Reproduce the material exactly, omitting nothing.

▸ **INFORMATION SUPPLIED**:

_ _ _ _ _

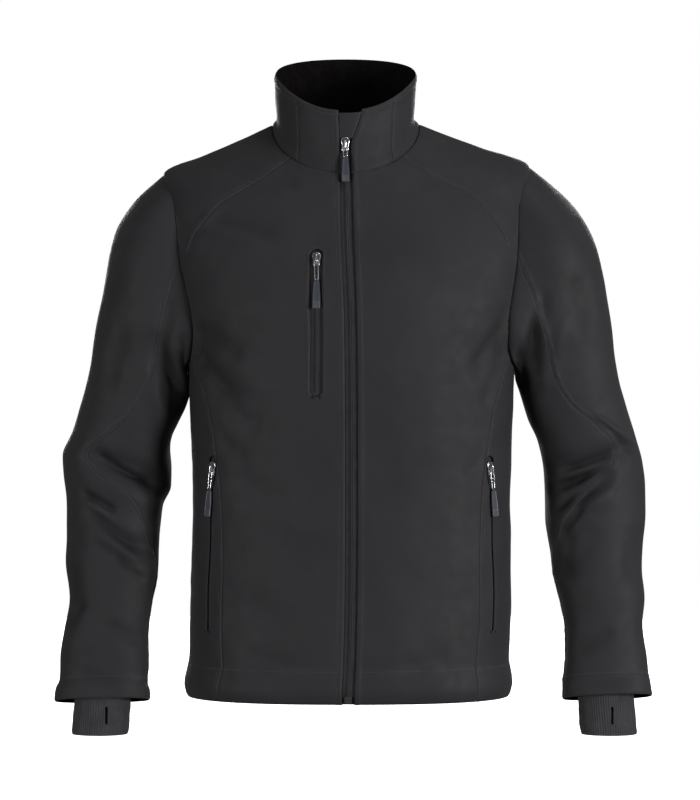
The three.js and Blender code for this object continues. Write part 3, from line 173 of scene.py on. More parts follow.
# Smaller creases laid over the large folds, in the same columns
CREASES = {
    "right": (
        ("front", 220, -212, 233, -272, -2.6, 8), ("front", 205, -262, 201, -306, -2.4, 7),
        ("inner", 204, -300, 215, -386, 2.6, 13),
        ("front", 246, -452, 318, -402, -4.5, 5), ("front", 262, -434, 330, -399, 2.2, 6),
        ("front", 292, -478, 330, -458, -3.2, 4.5), ("front", 262, -522, 322, -478, -3.0, 6),
        ("front", 270, -538, 318, -505, -2.4, 5), ("front", 256, -560, 292, -530, -1.8, 6),
        ("front", 262, -505, 326, -467, 1.6, 8), ("front", 216, -330, 238, -258, -3.0, 7),
        ("front", 232, -372, 250, -300, 1.8, 9), ("front", 300, -330, 276, -250, -1.3, 13),
        ("front", 318, -300, 300, -215, 0.9, 15), ("front", 338, -596, 344, -540, -1.4, 8),
        ("front", 352, -628, 330, -588, -1.6, 6), ("front", 258, -640, 300, -612, -1.3, 9),
        ("front", 284, -690, 330, -676, -1.0, 8), ("back", 238, -440, 330, -404, -3, 6),
        ("back", 246, -478, 318, -452, -2.6, 6), ("back", 262, -540, 320, -500, -2.4, 7),
        ("back", 222, -330, 258, -262, -2, 9), ("back", 276, -640, 336, -600, -1.6, 9),
        ("back", 250, -580, 300, -560, 1.4, 10),
    ),
    "left": (
        ("front", 232, -232, 214, -300, -2.4, 8), ("front", 206, -276, 213, -330, -2.4, 7),
        ("front", 254, -446, 318, -424, -5.6, 5.5), ("front", 262, -424, 330, -402, -3.2, 4.5),
        ("front", 302, -360, 350, -396, 2.4, 4.5), ("front", 306, -368, 352, -404, -1.8, 4),
        ("front", 256, -478, 300, -448, -3.0, 6), ("front", 258, -508, 286, -470, -2.4, 6),
        ("front", 296, -470, 330, -440, 1.5, 8), ("front", 294, -268, 276, -190, -0.7, 12),
        ("front", 224, -308, 236, -214, -2.6, 8),
        ("front", 236, -330, 262, -246, 1.4, 9), ("front", 262, -560, 272, -506, -1.4, 9),
        ("front", 340, -560, 352, -500, -1.0, 12), ("front", 276, -650, 320, -626, -1.2, 9),
        ("front", 292, -694, 344, -682, -1.0, 8), ("back", 252, -440, 340, -406, -3, 6),
        ("back", 258, -486, 324, -458, -2.6, 6), ("back", 270, -548, 326, -512, -2.2, 7),
        ("back", 226, -322, 262, -250, -2, 9), ("back", 284, -646, 342, -606, -1.5, 9),
        ("back", 262, -588, 310, -566, 1.4, 10),
    ),
    "body": (
        ("front", -190, -246, -182, -304, -2.4, 8), ("front", 190, -226, 182, -300, -2.4, 8),
        ("front", -196, -110, -92, -140, -1.6, 10), ("front", -190, -132, -110, -158, 1.0, 9),
        ("front", -186, -252, -132, -288, -2.4, 9), ("front", -188, -286, -138, -342, -2.6, 8),
        ("front", -150, -330, -118, -360, 1.3, 9), ("front", -182, -372, -128, -410, -1.5, 12),
        ("front", -132, -474, -80, -504, -1.3, 13), ("front", -122, -580, -66, -616, -1.1, 16),
        ("front", -96, -210, -84, -286, 0.9, 16), ("front", 186, -246, 150, -300, -2.6, 8),
        ("front", 192, -288, 162, -344, -2.0, 9), ("front", 168, -214, 140, -262, 1.1, 12),
        ("front", 184, -392, 140, -432, -1.0, 14), ("front", 172, -560, 120, -594, -0.9, 16),
        ("front", 118, -650, 60, -660, -0.8, 12), ("front", -128, -648, -64, -664, -1.0, 12),
        ("front", -66, -76, -120, -66, -1.2, 8), ("front", 60, -84, 118, -70, -1.0, 9),
        ("back", -170, -430, 120, -452, -2.4, 11), ("back", -110, -508, 176, -498, -2.2, 12),
        ("back", -176, -548, 60, -560, 1.6, 14), ("back", -196, -270, -130, -330, -2.6, 9),
        ("back", 196, -270, 130, -330, -2.4, 9), ("back", -120, -96, 118, -90, -1.6, 14),
        ("back", -96, -132, 70, -140, 1.2, 13), ("back", -150, -640, 150, -652, -1.2, 14),
    ),
}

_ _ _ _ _

▸ **SOLUTION TO THIS TASK**:
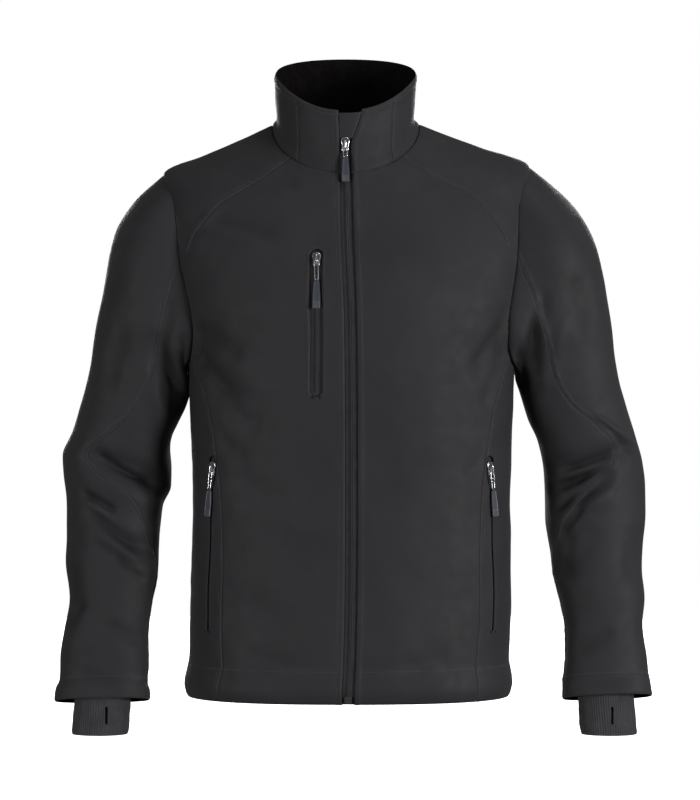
The three.js and Blender code for this object continues. Write part 3, from line 173 of scene.py on. More parts follow.
# Smaller creases laid over the large folds, in the same columns
CREASES = {
    "right": (
        ("front", 220, -212, 233, -272, -2.6, 8), ("front", 205, -262, 201, -306, -2.4, 7),
        ("inner", 204, -300, 215, -386, 2.6, 13),
        ("front", 246, -452, 318, -402, -4.5, 5), ("front", 262, -434, 330, -399, 2.2, 6),
        ("front", 292, -478, 330, -458, -3.2, 4.5), ("front", 262, -522, 322, -478, -3.0, 6),
        ("front", 270, -538, 318, -505, -2.4, 5), ("front", 256, -560, 292, -530, -1.8, 6),
        ("front", 262, -505, 326, -467, 1.6, 8), ("front", 216, -330, 238, -258, -3.0, 7),
        ("front", 232, -372, 250, -300, 1.8, 9), ("front", 300, -330, 276, -250, -1.3, 13),
        ("front", 318, -300, 300, -215, 0.9, 15), ("front", 338, -596, 344, -540, -1.4, 8),
        ("front", 352, -628, 330, -588, -1.6, 6), ("front", 258, -640, 300, -612, -1.3, 9),
        ("front", 284, -690, 330, -676, -1.0, 8), ("back", 238, -440, 330, -404, -3, 6),
        ("back", 246, -478, 318, -452, -2.6, 6), ("back", 262, -540, 320, -500, -2.4, 7),
        ("back", 222, -330, 258, -262, -2, 9), ("back", 276, -640, 336, -600, -1.6, 9),
        ("back", 250, -580, 300, -560, 1.4, 10),
    ),
    "left": (
        ("front", 232, -232, 214, -300, -2.4, 8), ("front", 206, -276, 213, -330, -2.4, 7),
        ("front", 254, -446, 318, -424, -5.6, 5.5), ("front", 262, -424, 330, -402, -3.2, 4.5),
        ("front", 302, -360, 350, -396, 2.4, 4.5), ("front", 306, -368, 352, -404, -1.8, 4),
        ("front", 256, -478, 300, -448, -3.0, 6), ("front", 258, -508, 286, -470, -2.4, 6),
        ("front", 296, -470, 330, -440, 1.5, 8), ("front", 294, -268, 276, -190, -0.7, 12),
        ("front", 224, -308, 236, -214, -2.6, 8),
        ("front", 236, -330, 262, -246, 1.4, 9), ("front", 262, -560, 272, -506, -1.4, 9),
        ("front", 340, -560, 352, -500, -1.0, 12), ("front", 276, -650, 320, -626, -1.2, 9),
        ("front", 292, -694, 344, -682, -1.0, 8), ("back", 252, -440, 340, -406, -3, 6),
        ("back", 258, -486, 324, -458, -2.6, 6), ("back", 270, -548, 326, -512, -2.2, 7),
        ("back", 226, -322, 262, -250, -2, 9), ("back", 284, -646, 342, -606, -1.5, 9),
        ("back", 262, -588, 310, -566, 1.4, 10),
    ),
    "body": (
        ("front", -190, -246, -182, -304, -2.4, 8), ("front", 190, -226, 182, -300, -2.4, 8),
        ("front", -196, -110, -92, -140, -1.6, 10), ("front", -190, -132, -110, -158, 1.0, 9),
        ("front", -186, -252, -132, -288, -2.4, 9), ("front", -188, -286, -138, -342, -2.6, 8),
        ("front", -150, -330, -118, -360, 1.3, 9), ("front", -182, -372, -128, -410, -1.5, 12),
        ("front", -132, -474, -80, -504, -1.3, 13), ("front", -122, -580, -66, -616, -1.1, 16),
        ("front", -96, -210, -84, -286, 0.9, 16), ("front", 186, -246, 150, -300, -2.6, 8),
        ("front", 192, -288, 162, -344, -2.0, 9), ("front", 168, -214, 140, -262, 1.1, 12),
        ("front", 184, -392, 140, -432, -1.0, 14), ("front", 172, -560, 120, -594, -0.9, 16),
        ("front", 118, -650, 60, -660, -0.8, 12), ("front", -128, -648, -64, -664, -1.0, 12),
        ("front", -66, -76, -120, -66, -1.2, 8), ("front", 60, -84, 118, -70, -1.0, 9),
        ("back", -170, -430, 120, -452, -2.4, 11), ("back", -110, -508, 176, -498, -2.2, 12),
        ("back", -176, -548, 60, -560, 1.6, 14), ("back", -196, -270, -130, -330, -2.6, 9),
        ("back", 196, -270, 130, -330, -2.4, 9), ("back", -120, -96, 118, -90, -1.6, 14),
        ("back", -96, -132, 70, -140, 1.2, 13), ("back", -150, -640, 150, -652, -1.2, 14),
    ),
}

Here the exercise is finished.